══ Supplied data ══
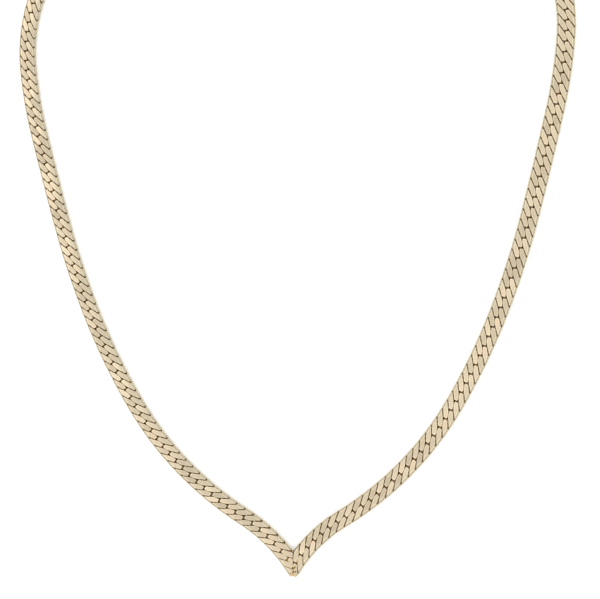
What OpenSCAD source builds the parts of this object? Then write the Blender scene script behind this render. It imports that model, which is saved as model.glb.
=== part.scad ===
// A V-shaped collar necklace: a tight, flat curb-link chain whose two legs are
// mitred and soldered where they meet, closed at the back of the neck by a plain clasp.
// It lies flat, face up: +Z is up out of its face and the point of the V is towards -Y.

/* [Chain] */
// Width of the chain across its flat face
chain_w = 3.6; // [3.5:0.05:3.8]
// Thickness of the chain
chain_t = 1.5; // [1.2:0.1:2]
// Distance from one link to the next along the chain
link_pitch = 2; // [1.95:0.05:2.1]
// Slope of a bar's outer part, from the chain's length
bar_slope = 38.6; // [38:0.1:40]
// Clear space between one bar and the next along the chain
bar_gap = 0.2; // [0.19:0.01:0.24]
// Slope of a bar's inner part, from the chain's length
tip_slope = 22.8; // [22:0.1:24]
// Clear space between the bars that pass each other along the middle
middle_gap = 0.17; // [0.17:0.01:0.2]
// Width of a link's bar at its inner tip
bar_tip_w = 0.74; // [0.7:0.01:0.74]
// How far an inner tip lies to the side of the chain's middle line
tip_side = 0.24; // [0.24:0.01:0.26]
// Clear space between the facing tips of one link and the next but one
tip_gap = 0.25; // [0.2:0.01:0.3]
// Clear space between the front and the back bars that cross
layer_gap = 0.12; // [0.1:0.01:0.2]

// Distance from the point of the V to the middle of the first link of the left leg
left_first = 1.87; // [1.8:0.01:1.9]
// Distance from the point of the V to the middle of the first link of the right leg
right_first = 0.88; // [0.8:0.01:0.95]

/* [V joint] */
// Angle of the chain above the horizontal where the legs meet
tip_angle = 56; // [54:1:58]
// Height of the blunt point below the middle of the mitre
point_drop = 2.15; // [2:0.05:2.4]
// Thickness of the solder inside the joint
solder_t = 1; // [0.8:0.1:1.1]
// How far the solder runs up each leg
solder_run = 2.8; // [2.4:0.1:2.9]

/* [Clasp] */
// Length of the clasp's body
clasp_l = 12.4; // [11.4:0.1:12.4]
// Width of the clasp's body
clasp_w = 4.2; // [3.8:0.1:5]
// Radius of the clasp's corners
clasp_corner = 0.8; // [0.4:0.1:1.5]

/* [Hidden] */
$fn = 32;

gold = [0.86, 0.76, 0.58];
solder_gold = [0.83, 0.72, 0.5];

// The right leg's middle line, from the point of the V up to the back arc.
// Columns: length along the chain in mm, turn in degrees (a plus turns towards the inside).
LENGTH = 0;
TURN = 1;
leg_rows = [
    [4, -7],
    [10, -17.5],
    [12, 10],
    [20, 17.5],
    [20, 9],
    [20, 7],
    [20, 1.5],
    [14, 8.5],
    [15, 26],
    [2, 0],
];

// A place on the line is [x, y, direction in degrees]. This is the place one row further on.
function turned(place, run, turn) =
    let (r = turn == 0 ? 0 : run / (turn * PI / 180), a = place[2])
    turn == 0
        ? [place[0] + run * cos(a), place[1] + run * sin(a), a]
        : [place[0] + r * (sin(a + turn) - sin(a)), place[1] - r * (cos(a + turn) - cos(a)), a + turn];
function starts_of(rows, first) = [
    for (i = 0, p = first; i <= len(rows); p = i < len(rows) ? turned(p, rows[i][LENGTH], rows[i][TURN]) : p, i = i + 1)
    p
];
function total(rows, n) = n == 0 ? 0 : rows[n - 1][LENGTH] + total(rows, n - 1);

// The back arc turns the line level, and leaves half of the clasp straight at its end.
clasp_half = 7;
leg_end = starts_of(leg_rows, [0, 0, tip_angle])[len(leg_rows)];
back_turn = 180 - leg_end[2];
back_r = (leg_end[0] - clasp_half) / sin(leg_end[2]);
all_rows = concat(leg_rows, [[back_r * back_turn * PI / 180, back_turn], [clasp_half, 0]]);
half_length = total(all_rows, len(all_rows));
back_y = leg_end[1] + back_r * (1 - cos(back_turn));

// The origin is under the middle of the whole necklace.
tip_y = -(back_y + max(chain_w, clasp_w) / 2 - point_drop) / 2;
starts = starts_of(all_rows, [0, tip_y, tip_angle]);
ends = [for (i = [1:len(all_rows)]) total(all_rows, i)];
function row_at(s, i = 0) = i == len(ends) - 1 || s <= ends[i] ? i : row_at(s, i + 1);
function place_at(s) =
    let (i = row_at(s), run = s - (i == 0 ? 0 : ends[i - 1]))
    s < 0
        ? turned(starts[0], s, 0)
        : turned(starts[i], run, all_rows[i][TURN] * run / all_rows[i][LENGTH]);

// One link. Its middle is at the origin and the chain runs along Y.
layer_t = (chain_t - layer_gap) / 2;
tip_r = bar_tip_w / 2;
reach = link_pitch - sqrt(pow(tip_r + tip_gap / 2, 2) - pow(tip_side, 2));
// The flanks of the right front bar are lines, each given by the direction across it and its
// distance from the link's middle. gap_middle is that of the middle of the gap below the bar.
across_bar = [cos(bar_slope), sin(bar_slope)];
across_tip = [cos(tip_slope), sin(tip_slope)];
middle_flank = link_pitch / 2 * sin(tip_slope) + middle_gap / 2;
gap_middle = 0.38;
inner_flank = gap_middle + bar_gap / 2;
outer_flank = gap_middle + link_pitch * sin(bar_slope) - bar_gap / 2;
// Where the line across n at distance c meets the line across m at distance d.
function meet(n, c, m, d) =
    let (k = n[0] * m[1] - n[1] * m[0])
    [(c * m[1] - d * n[1]) / k, (d * n[0] - c * m[0]) / k];
// The sharp corner of a bar at the chain's edge is round, and so is its tip.
corner_r = 0.3;
corner = meet(across_bar, inner_flank + corner_r, [1, 0], chain_w / 2 - corner_r);
tip = [tip_side, reach];
// A straight flank ends a little inside the round end that it meets.
flank = 0.95;
shoulder_x = 0.95;
shoulder = meet(across_bar, outer_flank, [1, 0], shoulder_x);
to_shoulder = shoulder - tip;
tip_turn = atan2(to_shoulder[1], to_shoulder[0]) + acos(tip_r / norm(to_shoulder));
bar_outline = [
    meet(across_bar, outer_flank, [1, 0], chain_w / 2),
    shoulder,
    tip + flank * tip_r * [cos(tip_turn), sin(tip_turn)],
    tip - (tip * across_tip - middle_flank) * across_tip,
    meet(across_bar, inner_flank, across_tip, middle_flank),
    corner - flank * corner_r * across_bar,
    corner + flank * corner_r * [1, 0],
];
// Posts join the front bars to the back ones, inside the overlap of the two.
post_h = 0.9;
wrap_r = 0.38;
wrap_x = 1.36;
neck_r = 0.11;

// The links of a leg are numbered from the joint: those before first_free are soldered in it,
// and clasp_link is soldered to the clasp.
function first_of(side) = side > 0 ? right_first : left_first;
first_free = 2;
clasp_link = ceil((half_length - clasp_half - left_first) / link_pitch);

// A bar from the edge of the chain to its inner tip, on one face. A turn of 180 makes the other one.
module bar(turn) {
    rotate([0, 0, turn]) {
        linear_extrude(layer_t)
            polygon(bar_outline);
        translate([tip[0], tip[1], 0])
            cylinder(r = tip_r, h = layer_t);
        translate([corner[0], corner[1], 0])
            cylinder(r = corner_r, h = layer_t);
    }
}

// The two bars of one face.
module face_bars() {
    bar(0);
    bar(180);
}

// A closed loop of wire, pressed flat: it goes over at one quarter and under at the next,
// so that each link passes through the hole of the next one.
module link() {
    union() {
        translate([0, 0, chain_t - layer_t])
            face_bars();
        mirror([1, 0, 0])
            face_bars();
        for (side = [-1, 1]) {
            translate([side * wrap_x, 0, (chain_t - post_h) / 2])
                cylinder(r = wrap_r, h = post_h);
            translate([0, side * reach, (chain_t - post_h) / 2])
                cylinder(r = neck_r, h = post_h, $fn = 16);
        }
    }
}

// A link by its number along the right leg (side 1) or the left one (side -1).
module link_on(side, i) {
    p = place_at(first_of(side) + i * link_pitch);
    translate([side * p[0], p[1], 0])
        rotate([0, 0, side * (p[2] - 90)])
            link();
}

module chain(side) {
    for (i = [first_free:clasp_link - 1])
        link_on(side, i);
}

module left_chain() {
    color(gold)
        chain(-1);
}

module right_chain() {
    color(gold)
        chain(1);
}

// A point beside the right leg's middle line, by distance along it and offset to its left.
function beside(s, offset) =
    let (p = place_at(s))
    [p[0] - offset * sin(p[2]), p[1] + offset * cos(p[2])];

// The last links of both legs, cut to the mitre and the blunt point, and the solder in them.
module v_joint() {
    point_y = tip_y - point_drop;
    room = 12;
    rim = 0.15;
    core_w = chain_w / 2 - rim;
    notch_y = tip_y + core_w / cos(tip_angle);
    point_x = (core_w / cos(tip_angle) - point_drop) / tan(tip_angle);
    inner = beside(solder_run, core_w);
    outer = beside(solder_run, -core_w);
    color(solder_gold)
        union() {
            for (side = [-1, 1])
                intersection() {
                    for (i = [-2:first_free - 1])
                        link_on(side, i);
                    translate([side * room / 2, point_y + room / 2, chain_t / 2])
                        cube([room, room, 2 * chain_t], center = true);
                }
            translate([0, 0, (chain_t - solder_t) / 2])
                linear_extrude(solder_t)
                    polygon([
                        [0, notch_y],
                        inner,
                        outer,
                        [point_x, point_y],
                        [-point_x, point_y],
                        [-outer[0], outer[1]],
                        [-inner[0], inner[1]],
                    ]);
        }
}

// A plain closed body with a soldered link at each end.
module clasp() {
    p = place_at(half_length);
    color(gold)
        union() {
            for (side = [-1, 1])
                link_on(side, clasp_link);
            translate([-clasp_l / 2 + clasp_corner, p[1] - clasp_w / 2, 0])
                cube([clasp_l - 2 * clasp_corner, clasp_w, chain_t]);
            translate([-clasp_l / 2, p[1] - clasp_w / 2 + clasp_corner, 0])
                cube([clasp_l, clasp_w - 2 * clasp_corner, chain_t]);
            for (x = [-1, 1], y = [-1, 1])
                translate([x * (clasp_l / 2 - clasp_corner), p[1] + y * (clasp_w / 2 - clasp_corner), 0])
                    cylinder(r = clasp_corner, h = chain_t);
        }
}

left_chain();
right_chain();
v_joint();
clasp();
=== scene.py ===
"""A V-shaped collar of tight, flat curb chain in pale gold, lying face up.

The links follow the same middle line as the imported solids: two mirrored legs from the
point of the V up to a clasp behind the neck. The lengths named below are millimetres,
unless they say metres.
"""
import math
import random
from collections import namedtuple
from itertools import accumulate

import bmesh
import bpy
from mathutils import Matrix, Vector


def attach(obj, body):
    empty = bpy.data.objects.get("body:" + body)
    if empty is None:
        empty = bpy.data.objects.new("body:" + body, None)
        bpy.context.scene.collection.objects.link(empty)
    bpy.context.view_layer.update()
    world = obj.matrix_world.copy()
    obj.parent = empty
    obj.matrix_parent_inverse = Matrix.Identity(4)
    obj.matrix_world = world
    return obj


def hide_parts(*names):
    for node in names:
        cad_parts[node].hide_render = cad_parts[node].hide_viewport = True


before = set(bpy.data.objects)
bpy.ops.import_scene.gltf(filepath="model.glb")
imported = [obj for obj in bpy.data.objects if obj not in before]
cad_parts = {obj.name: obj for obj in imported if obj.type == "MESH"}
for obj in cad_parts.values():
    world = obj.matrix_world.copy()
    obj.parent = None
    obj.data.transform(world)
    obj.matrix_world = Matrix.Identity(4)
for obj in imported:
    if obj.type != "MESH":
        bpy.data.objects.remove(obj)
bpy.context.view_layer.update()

bl_info = {
    "name": "V-shaped curb chain collar",
    "version": (1, 0, 0),
    "blender": (4, 5, 0),
    "location": "3D View > Sidebar > Collar",
    "description": "Builds the links, the mitred joint and the clasp of a flat curb collar",
    "category": "Object",
}

# One millimetre in metres.
MM = 0.001
# Points closer than this, in metres, are taken as one.
SAME_POINT = 1e-7

# Sizes of the middle line

# Rows of one leg, from the point of the V: length along it, and turn in degrees.
LEG_ROWS = [
    (4, -7), (10, -17.5), (12, 10), (20, 17.5), (20, 9),
    (20, 7), (20, 1.5), (14, 8.5), (15, 26), (2, 0),
]
# A row that turns by less than this, in degrees, is straight.
STRAIGHT = 1e-9
# Direction of the right leg at the point, in degrees from the X axis.
TIP_ANGLE = 56.0
# From the middle of the mitre down to the blunt end of the point.
POINT_DROP = 2.15
# Half of the straight stretch at the back, and the width of the clasp that it carries.
CLASP_STRAIGHT = 7.0
CLASP_WIDE = 4.2

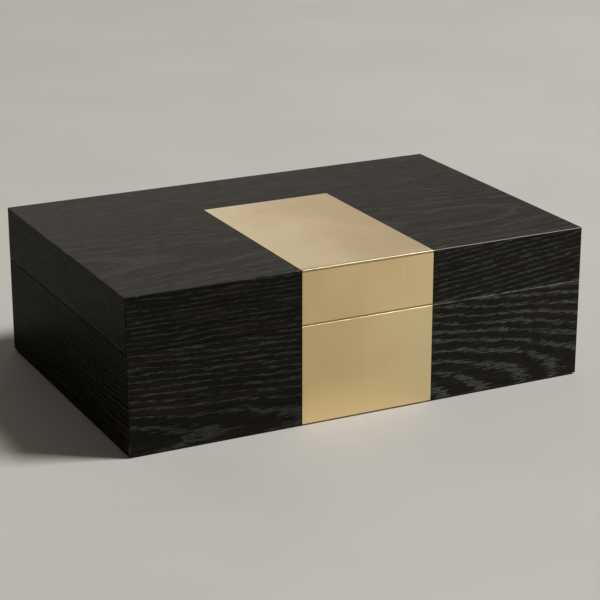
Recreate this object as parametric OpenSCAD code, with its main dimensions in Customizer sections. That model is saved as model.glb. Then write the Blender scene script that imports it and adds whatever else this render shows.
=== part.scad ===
// Inlaid wooden box: a veneered base and a hinged lid, crossed at the front by a brass inlay.
// Millimetres. The origin is the centre of the felt underside, +X runs to the right, +Y to the back
// and +Z up. The lid is drawn closed.

/* [Box] */
// Width over the veneer
box_w = 280; // [220:1:400]
// Depth over the veneer, front to back
box_d = 185; // [150:1:300]
// Height of the base, from its bottom edge to its rim
base_h = 56.6; // [40:0.1:120]
// Height of the lid, from its rim to its top
lid_h = 31.5; // [24:0.1:60]
// Gap between the two rims when the lid is closed
rim_gap = 0.4; // [0.2:0.1:0.8]
// Width of the eased arris on every outer edge
arris = 0.5; // [0.2:0.1:0.5]
// Radius of the two buffers on the front rim
buffer_r = 3; // [2:0.5:3.5]
// Distance from the box's sides to the middle of the buffers
buffer_inset = 15; // [12:1:40]
// Clearance between the buffers and the closed lid
buffer_play = 0.05; // [0.02:0.01:0.1]

/* [Boards] */
// Thickness of the core boards of the walls
core_t = 9; // [8:0.5:14]
// Thickness of the face and rim veneers
veneer_t = 0.6; // [0.6:0.1:0.9]
// Thickness of the bottom panel
bottom_t = 5; // [3:0.5:8]
// Thickness of the lid's top panel
top_t = 6; // [4:0.5:8]
// Width of the rebates that hold the bottom and top panels
rebate_w = 4; // [2:0.5:5]
// Thickness of the hidden splines in the mitres
spline_t = 2; // [1:0.5:3]
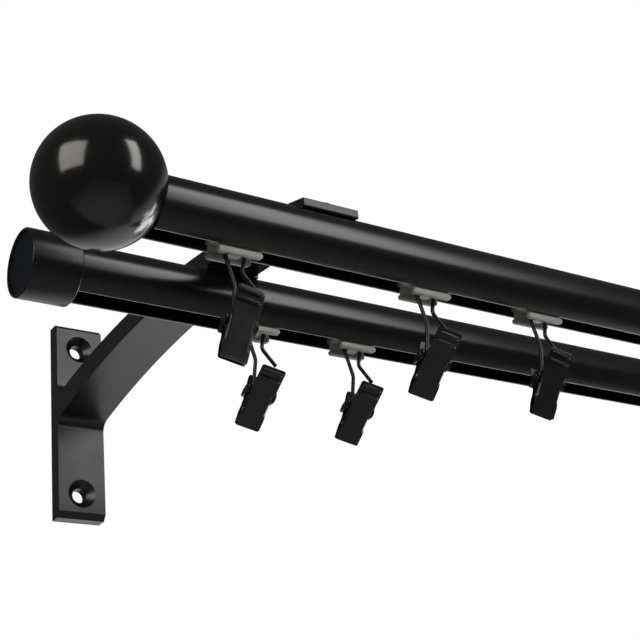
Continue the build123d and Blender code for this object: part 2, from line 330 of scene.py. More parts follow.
class Finishes:
    """The finishes of the object, each made once."""

    def __init__(self) -> None:
        """Builds every material."""
        metal = {"Metallic": 1.0}
        milk = {
            "Subsurface Weight": 0.5, "Subsurface Scale": 0.003,
            "Subsurface Radius": (1.0, 0.97, 0.92),
        }
        moulded = (Layer(90.0, dull=0.10), Layer(1900.0, 2.0, depth=0.00003, show=0.5))
        lacquer = (Layer(220.0, dull=0.12), Layer(900.0, 2.0, depth=0.00003, show=0.15))
        plated = Layer(400.0, dull=0.15)
        black = ((0.0040, 0.0038, 0.0036), (0.0080, 0.0076, 0.0070))
        self.casting = Finish(
            "satin_powder_coat", ((0.0040, 0.0041, 0.0042), (0.0066, 0.0067, 0.0066)), 0.28,
            Layer(60.0, dull=0.12), Layer(1500.0, 2.0, depth=0.00006, show=0.5), 0.56,
        ).make()
        drawn_lines = Layer(1.0, 2.0, 0.05, 0.00002, 0.35, stretch=(2.0, 900.0, 900.0))
        self.tube = Finish(
            "satin_tube_coat", ((0.0042, 0.0041, 0.0038), (0.0070, 0.0068, 0.0062)), 0.20,
            Layer(35.0, dull=0.04), drawn_lines,
        ).make()
        # Painted highlight: bright bare metal on the lips' round edges, in place of the highlight
        # line along them.
        lip_highlight_tones = ((0.16, 0.16, 0.15), (0.46, 0.45, 0.43))
        self.lip = Finish("lip_highlight_metal", lip_highlight_tones, 0.28, plated, values=metal).make()
        self.ball = Finish(
            "gloss_lacquer", ((0.0034, 0.0034, 0.0034), (0.0070, 0.0068, 0.0062)), 0.13,
            Layer(900.0, dull=0.5, rarity=6.0, gain=6.0), Layer(70.0, 2.0, 0.03, 0.00012, 0.2),
            0.62,
        ).make()
        self.cap = Finish(
            "cap_moulding", ((0.0045, 0.0044, 0.0042), (0.0075, 0.0073, 0.0068)), 0.23,
            *moulded, 0.40,
        ).make()
        self.disc = Finish(
            "cap_end_face", ((0.0024, 0.0050, 0.0100), (0.0036, 0.0080, 0.0160)), 0.40,
            *moulded, 0.15,
        ).make()
        self.plug = Finish("plug_moulding", grey(0.012, 0.018), 0.45, *moulded).make()
        self.screw = Finish("black_oxide", grey(0.010, 0.016), 0.33, *lacquer, 0.55).make()
        self.glider = Finish(
            "milky_plastic", ((0.43, 0.415, 0.385), (0.55, 0.535, 0.50)), 0.37,
            Layer(160.0, 4.0, 0.16), Layer(1400.0, 2.0, depth=0.00004, show=0.4), values=milk,
        ).make()
        self.wire = Finish("wire_lacquer", black, 0.26, *lacquer, 0.55).make()
        self.clip = Finish("clip_lacquer", black, 0.26, *lacquer, 0.55).make()
        self.pin = Finish("pin_lacquer", grey(0.012, 0.030), 0.17, *lacquer).make()
        zinc = ((0.42, 0.42, 0.43), (0.62, 0.62, 0.60))
        self.zinc = Finish("zinc_steel", zinc, 0.28, plated, values=metal).make()


def dress(node: str, *finishes: bpy.types.Material) -> None:
    """Gives a CAD node its finish.

    Args:
        node: the node's name.
        finishes: the materials for its slots.
    """
    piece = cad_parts[node]
    piece.data.materials.clear()
    for finish in finishes:
        piece.data.materials.append(finish)


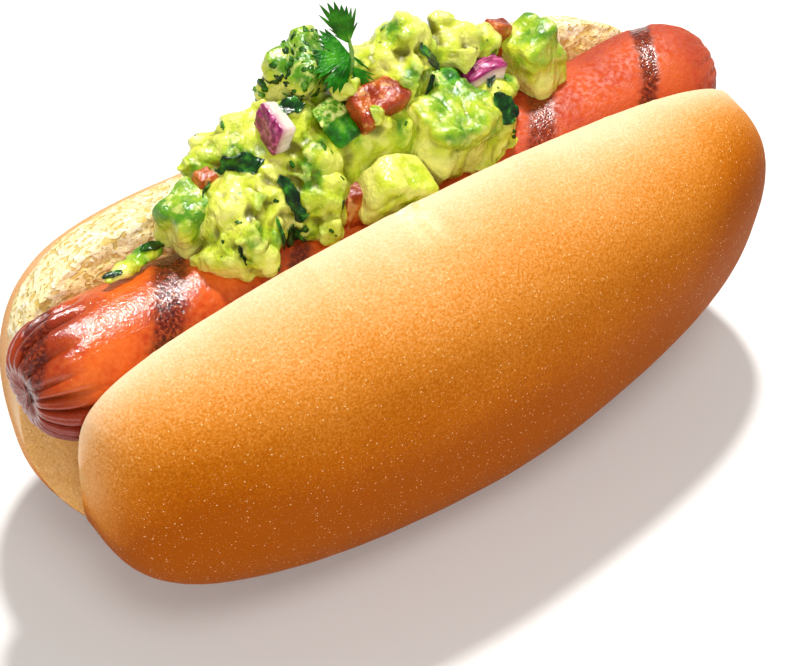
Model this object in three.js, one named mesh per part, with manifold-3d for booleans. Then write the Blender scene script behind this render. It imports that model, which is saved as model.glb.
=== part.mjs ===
═══
- **Exercise requirements**: Only the lines from the first line of the records through the line containing "right_first = 0.88; // [0.8:0.01:0.95]" should be repeated, exactly as they appear.

- **Response for this exercise**:
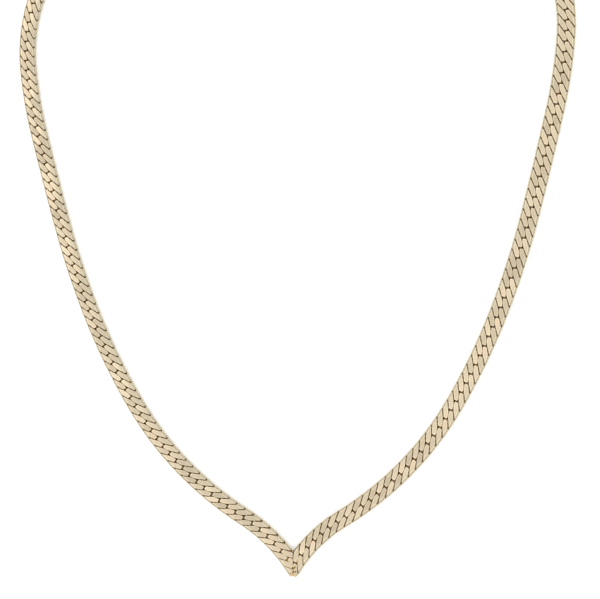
What OpenSCAD source builds the parts of this object? Then write the Blender scene script behind this render. It imports that model, which is saved as model.glb.
=== part.scad ===
// A V-shaped collar necklace: a tight, flat curb-link chain whose two legs are
// mitred and soldered where they meet, closed at the back of the neck by a plain clasp.
// It lies flat, face up: +Z is up out of its face and the point of the V is towards -Y.

/* [Chain] */
// Width of the chain across its flat face
chain_w = 3.6; // [3.5:0.05:3.8]
// Thickness of the chain
chain_t = 1.5; // [1.2:0.1:2]
// Distance from one link to the next along the chain
link_pitch = 2; // [1.95:0.05:2.1]
// Slope of a bar's outer part, from the chain's length
bar_slope = 38.6; // [38:0.1:40]
// Clear space between one bar and the next along the chain
bar_gap = 0.2; // [0.19:0.01:0.24]
// Slope of a bar's inner part, from the chain's length
tip_slope = 22.8; // [22:0.1:24]
// Clear space between the bars that pass each other along the middle
middle_gap = 0.17; // [0.17:0.01:0.2]
// Width of a link's bar at its inner tip
bar_tip_w = 0.74; // [0.7:0.01:0.74]
// How far an inner tip lies to the side of the chain's middle line
tip_side = 0.24; // [0.24:0.01:0.26]
// Clear space between the facing tips of one link and the next but one
tip_gap = 0.25; // [0.2:0.01:0.3]
// Clear space between the front and the back bars that cross
layer_gap = 0.12; // [0.1:0.01:0.2]

// Distance from the point of the V to the middle of the first link of the left leg
left_first = 1.87; // [1.8:0.01:1.9]
// Distance from the point of the V to the middle of the first link of the right leg
right_first = 0.88; // [0.8:0.01:0.95]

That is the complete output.